Microsoft has made some weird and self-destructive decisions on the mobile front, this whole Android is definitely going nuclear, but on home soil, and for no purpose. First they diluted the strength of their low-end WPs (i.e. their competitive advantage) by bringing in the Nokia X, and that too in markets where WP was already doing well in, good job Microsoft, screw-up #1.
And now they're stabbing the efforts of committed Windows and Windows Phone developers through this Android on Windows Phone/RT nonsense.
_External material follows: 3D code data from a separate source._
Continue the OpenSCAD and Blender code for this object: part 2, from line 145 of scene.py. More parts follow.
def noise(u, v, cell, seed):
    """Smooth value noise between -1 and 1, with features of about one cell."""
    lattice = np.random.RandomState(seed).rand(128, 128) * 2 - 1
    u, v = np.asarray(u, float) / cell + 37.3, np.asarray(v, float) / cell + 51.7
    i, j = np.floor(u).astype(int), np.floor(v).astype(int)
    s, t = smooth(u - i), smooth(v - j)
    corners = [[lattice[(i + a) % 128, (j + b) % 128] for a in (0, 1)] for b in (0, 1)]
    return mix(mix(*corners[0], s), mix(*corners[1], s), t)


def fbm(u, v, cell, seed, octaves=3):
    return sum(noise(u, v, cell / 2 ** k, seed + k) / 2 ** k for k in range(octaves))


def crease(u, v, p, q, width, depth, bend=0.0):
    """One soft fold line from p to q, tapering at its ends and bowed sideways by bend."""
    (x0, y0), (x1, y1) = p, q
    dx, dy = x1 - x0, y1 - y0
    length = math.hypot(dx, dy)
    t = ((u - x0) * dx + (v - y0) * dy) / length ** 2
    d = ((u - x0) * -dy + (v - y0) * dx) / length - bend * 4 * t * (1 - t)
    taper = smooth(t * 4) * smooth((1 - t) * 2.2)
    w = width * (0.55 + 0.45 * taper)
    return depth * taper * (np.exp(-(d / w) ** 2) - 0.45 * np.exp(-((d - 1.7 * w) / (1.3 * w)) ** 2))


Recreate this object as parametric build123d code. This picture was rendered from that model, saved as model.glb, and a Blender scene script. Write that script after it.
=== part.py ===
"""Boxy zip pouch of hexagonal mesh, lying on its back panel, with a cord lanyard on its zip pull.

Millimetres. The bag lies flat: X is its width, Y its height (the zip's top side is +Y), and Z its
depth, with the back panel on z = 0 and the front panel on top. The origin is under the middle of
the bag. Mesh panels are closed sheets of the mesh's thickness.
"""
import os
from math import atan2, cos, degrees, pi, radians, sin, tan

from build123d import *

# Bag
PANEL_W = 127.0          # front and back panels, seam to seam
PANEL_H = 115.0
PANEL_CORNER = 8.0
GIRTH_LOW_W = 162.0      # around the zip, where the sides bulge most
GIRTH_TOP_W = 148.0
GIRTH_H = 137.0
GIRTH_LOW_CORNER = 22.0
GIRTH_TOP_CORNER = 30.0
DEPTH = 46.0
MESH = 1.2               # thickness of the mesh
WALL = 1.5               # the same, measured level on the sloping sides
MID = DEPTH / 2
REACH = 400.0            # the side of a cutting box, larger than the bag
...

How are they confident that Android developers will even permit their apps to run on Windows? What if the concern goes from "lack of market share" to "wishing to preserve our brand image, we want to give platforms a native tier-one experience, not an emulated drag." ?? If that is the risk (which is huge), then you won't have your own developers to fall back on, just ask Blackberry. Screw-up #2.
How the F do you not have a range of competitive mid-end smartphones? I've been barking about this since the Lumia 720 was unveiled, i.e. the need to take that and develop it into a solid mid-end encompassing key specs, e.g. HD screen, LTE, PureView camera, etc and an affordable price-point of $299 (and up depending on storage). Microsoft could have at least taken on the Moto G surge, if not pre-empted it... but no... let's push crappy low-end phones, and in tandem, unbelievably unavailable high-end phones (hello, Canada?) Screw-up #3.
Speaking of apps, did they just forget that Windows 8.x/RT has more native apps and games than bloody Chrome OS? How the heck aren't they playing on that competitive advantage to the OEMs? How the F is there no marketing or messaging on this front?
Microsoft is run by idiots, if not at the very top, then definitely in the middle - at least in the business development, sales and marketing lines.
It's not only that these people don't know squat, it's that they don't care. I doubt many of these executives and managers are even using Windows Phone fulltime, many of them probably have an iPhone for personal usage and a MacBook Air at home, I guarantee it. And not for the sake of understanding the competition, nooo ... but that's where they live, they lack devotion to Microsoft (the kind of devotion that gets Apple and Google to push forward aggressively).